STATED EXERCISE: Repeat only the lines running from the beginning of the material through the line that contains "from enum import Enum".

SUPPLIED INFORMATION:
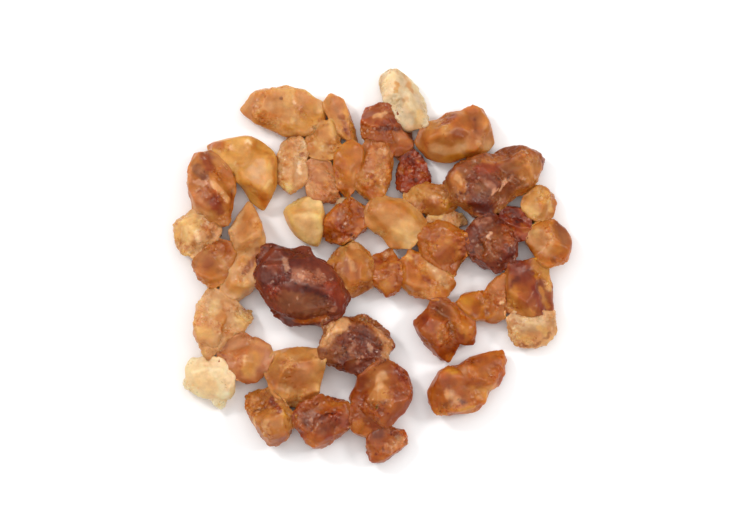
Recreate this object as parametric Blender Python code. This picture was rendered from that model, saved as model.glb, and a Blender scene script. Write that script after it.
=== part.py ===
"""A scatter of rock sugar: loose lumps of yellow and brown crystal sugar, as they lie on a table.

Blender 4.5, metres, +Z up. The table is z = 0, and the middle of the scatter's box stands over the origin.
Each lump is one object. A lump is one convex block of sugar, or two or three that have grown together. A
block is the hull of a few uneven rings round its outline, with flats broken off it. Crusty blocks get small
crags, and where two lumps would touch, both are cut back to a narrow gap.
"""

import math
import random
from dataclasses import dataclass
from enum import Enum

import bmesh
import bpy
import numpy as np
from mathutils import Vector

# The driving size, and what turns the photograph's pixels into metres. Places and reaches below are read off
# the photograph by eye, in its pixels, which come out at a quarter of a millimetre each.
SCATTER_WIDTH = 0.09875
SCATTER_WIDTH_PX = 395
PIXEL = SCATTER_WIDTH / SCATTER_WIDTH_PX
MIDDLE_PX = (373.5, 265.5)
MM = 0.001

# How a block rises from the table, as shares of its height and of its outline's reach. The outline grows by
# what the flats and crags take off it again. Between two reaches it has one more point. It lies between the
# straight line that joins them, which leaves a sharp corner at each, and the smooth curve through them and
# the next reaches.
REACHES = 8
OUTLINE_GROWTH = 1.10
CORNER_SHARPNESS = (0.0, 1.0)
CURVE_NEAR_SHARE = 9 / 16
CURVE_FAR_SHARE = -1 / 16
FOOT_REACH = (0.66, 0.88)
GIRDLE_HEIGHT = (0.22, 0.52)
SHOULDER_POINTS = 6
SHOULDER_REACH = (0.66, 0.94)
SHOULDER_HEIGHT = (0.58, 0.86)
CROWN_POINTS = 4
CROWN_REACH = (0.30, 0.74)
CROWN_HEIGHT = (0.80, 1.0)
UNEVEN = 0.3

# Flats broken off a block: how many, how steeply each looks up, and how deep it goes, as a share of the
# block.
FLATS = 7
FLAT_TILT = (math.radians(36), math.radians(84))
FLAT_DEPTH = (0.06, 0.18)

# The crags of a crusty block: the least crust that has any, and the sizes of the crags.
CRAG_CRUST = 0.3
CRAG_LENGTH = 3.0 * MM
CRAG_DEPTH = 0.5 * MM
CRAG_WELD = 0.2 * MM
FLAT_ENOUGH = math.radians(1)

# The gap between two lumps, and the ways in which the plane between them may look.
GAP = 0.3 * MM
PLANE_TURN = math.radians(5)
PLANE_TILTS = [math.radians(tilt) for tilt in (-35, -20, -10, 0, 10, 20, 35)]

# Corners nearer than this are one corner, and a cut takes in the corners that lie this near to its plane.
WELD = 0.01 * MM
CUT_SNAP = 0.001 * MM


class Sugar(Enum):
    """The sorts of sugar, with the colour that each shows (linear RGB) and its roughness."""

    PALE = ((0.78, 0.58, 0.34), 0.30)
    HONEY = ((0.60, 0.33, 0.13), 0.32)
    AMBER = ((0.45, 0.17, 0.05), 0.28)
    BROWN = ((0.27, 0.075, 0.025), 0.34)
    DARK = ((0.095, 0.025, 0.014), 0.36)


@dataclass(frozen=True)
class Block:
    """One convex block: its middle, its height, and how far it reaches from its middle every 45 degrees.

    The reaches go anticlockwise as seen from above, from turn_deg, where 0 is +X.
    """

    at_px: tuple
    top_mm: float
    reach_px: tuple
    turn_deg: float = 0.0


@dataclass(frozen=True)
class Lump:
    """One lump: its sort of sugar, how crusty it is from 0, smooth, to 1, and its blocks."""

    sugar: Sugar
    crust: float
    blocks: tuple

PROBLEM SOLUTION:
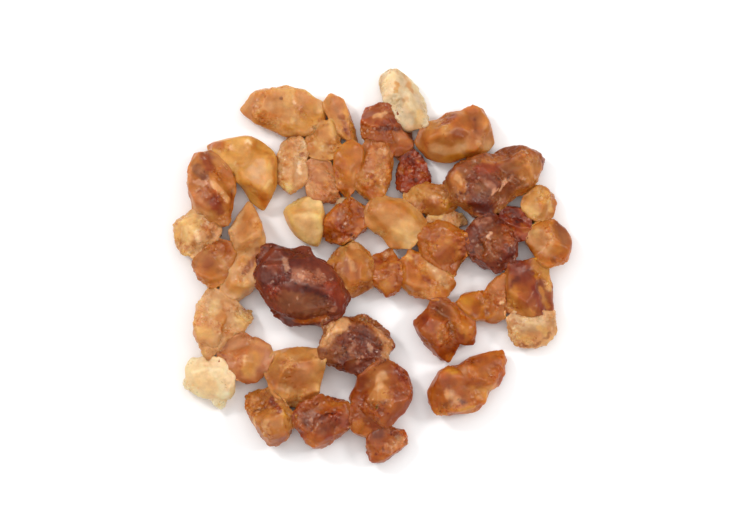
Recreate this object as parametric Blender Python code. This picture was rendered from that model, saved as model.glb, and a Blender scene script. Write that script after it.
=== part.py ===
"""A scatter of rock sugar: loose lumps of yellow and brown crystal sugar, as they lie on a table.

Blender 4.5, metres, +Z up. The table is z = 0, and the middle of the scatter's box stands over the origin.
Each lump is one object. A lump is one convex block of sugar, or two or three that have grown together. A
block is the hull of a few uneven rings round its outline, with flats broken off it. Crusty blocks get small
crags, and where two lumps would touch, both are cut back to a narrow gap.
"""

import math
import random
from dataclasses import dataclass
from enum import Enum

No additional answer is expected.